▽
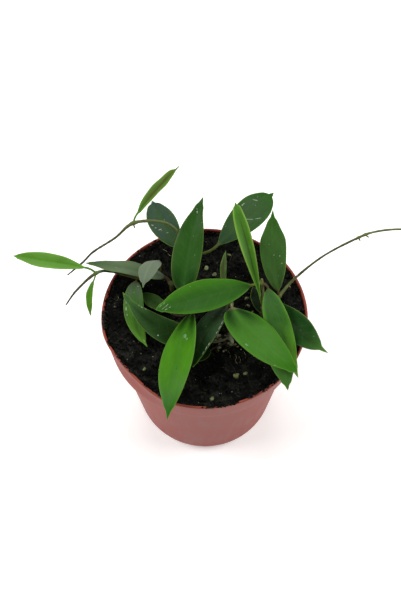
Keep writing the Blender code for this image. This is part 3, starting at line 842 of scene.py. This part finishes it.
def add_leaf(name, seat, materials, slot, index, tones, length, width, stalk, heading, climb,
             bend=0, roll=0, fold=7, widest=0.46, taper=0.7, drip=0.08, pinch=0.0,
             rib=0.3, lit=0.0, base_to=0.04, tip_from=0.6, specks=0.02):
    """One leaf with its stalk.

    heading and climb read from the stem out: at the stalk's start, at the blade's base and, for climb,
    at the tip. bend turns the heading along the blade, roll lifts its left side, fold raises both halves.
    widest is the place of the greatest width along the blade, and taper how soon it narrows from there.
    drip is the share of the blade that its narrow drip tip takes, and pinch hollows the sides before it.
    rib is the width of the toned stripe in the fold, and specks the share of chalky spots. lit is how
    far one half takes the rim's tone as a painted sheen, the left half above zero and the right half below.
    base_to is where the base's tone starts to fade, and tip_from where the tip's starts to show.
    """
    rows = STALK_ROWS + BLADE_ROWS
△
▽
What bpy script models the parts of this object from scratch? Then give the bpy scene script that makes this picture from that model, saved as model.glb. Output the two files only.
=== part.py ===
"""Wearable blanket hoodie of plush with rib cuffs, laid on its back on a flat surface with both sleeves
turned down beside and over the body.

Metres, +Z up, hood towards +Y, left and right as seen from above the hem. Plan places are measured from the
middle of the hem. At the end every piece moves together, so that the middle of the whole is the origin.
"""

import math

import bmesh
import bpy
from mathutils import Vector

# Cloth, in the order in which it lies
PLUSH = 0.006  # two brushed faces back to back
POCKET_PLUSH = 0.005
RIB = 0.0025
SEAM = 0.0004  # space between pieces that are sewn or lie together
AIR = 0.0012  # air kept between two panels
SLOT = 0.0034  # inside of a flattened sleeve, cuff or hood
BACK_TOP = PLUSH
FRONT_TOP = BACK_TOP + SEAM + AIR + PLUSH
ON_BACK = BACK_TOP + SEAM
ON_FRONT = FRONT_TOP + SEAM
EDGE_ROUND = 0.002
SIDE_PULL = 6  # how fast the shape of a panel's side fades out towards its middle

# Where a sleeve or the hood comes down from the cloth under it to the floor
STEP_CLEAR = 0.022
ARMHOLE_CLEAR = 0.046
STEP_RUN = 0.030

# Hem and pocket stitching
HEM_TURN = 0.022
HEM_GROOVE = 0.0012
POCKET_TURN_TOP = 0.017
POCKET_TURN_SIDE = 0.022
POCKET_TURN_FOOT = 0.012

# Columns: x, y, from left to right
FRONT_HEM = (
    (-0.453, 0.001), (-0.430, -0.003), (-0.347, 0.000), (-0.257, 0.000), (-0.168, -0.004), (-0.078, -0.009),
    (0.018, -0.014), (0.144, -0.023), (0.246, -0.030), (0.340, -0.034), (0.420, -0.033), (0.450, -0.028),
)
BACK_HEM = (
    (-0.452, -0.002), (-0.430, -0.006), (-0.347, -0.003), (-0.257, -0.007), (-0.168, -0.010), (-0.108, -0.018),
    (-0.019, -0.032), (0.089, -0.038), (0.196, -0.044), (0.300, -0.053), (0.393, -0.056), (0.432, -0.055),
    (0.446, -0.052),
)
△
Exercise requirements: Above this instruction are the records; retype exactly the lines from the one containing "Keep writing the" up to and including the one containing "rows = STALK_ROWS + BLADE_ROWS".

Task result:
Keep writing the Blender code for this image. This is part 3, starting at line 842 of scene.py. This part finishes it.
def add_leaf(name, seat, materials, slot, index, tones, length, width, stalk, heading, climb,
             bend=0, roll=0, fold=7, widest=0.46, taper=0.7, drip=0.08, pinch=0.0,
             rib=0.3, lit=0.0, base_to=0.04, tip_from=0.6, specks=0.02):
    """One leaf with its stalk.

    heading and climb read from the stem out: at the stalk's start, at the blade's base and, for climb,
    at the tip. bend turns the heading along the blade, roll lifts its left side, fold raises both halves.
    widest is the place of the greatest width along the blade, and taper how soon it narrows from there.
    drip is the share of the blade that its narrow drip tip takes, and pinch hollows the sides before it.
    rib is the width of the toned stripe in the fold, and specks the share of chalky spots. lit is how
    far one half takes the rim's tone as a painted sheen, the left half above zero and the right half below.
    base_to is where the base's tone starts to fade, and tip_from where the tip's starts to show.
    """
    rows = STALK_ROWS + BLADE_ROWS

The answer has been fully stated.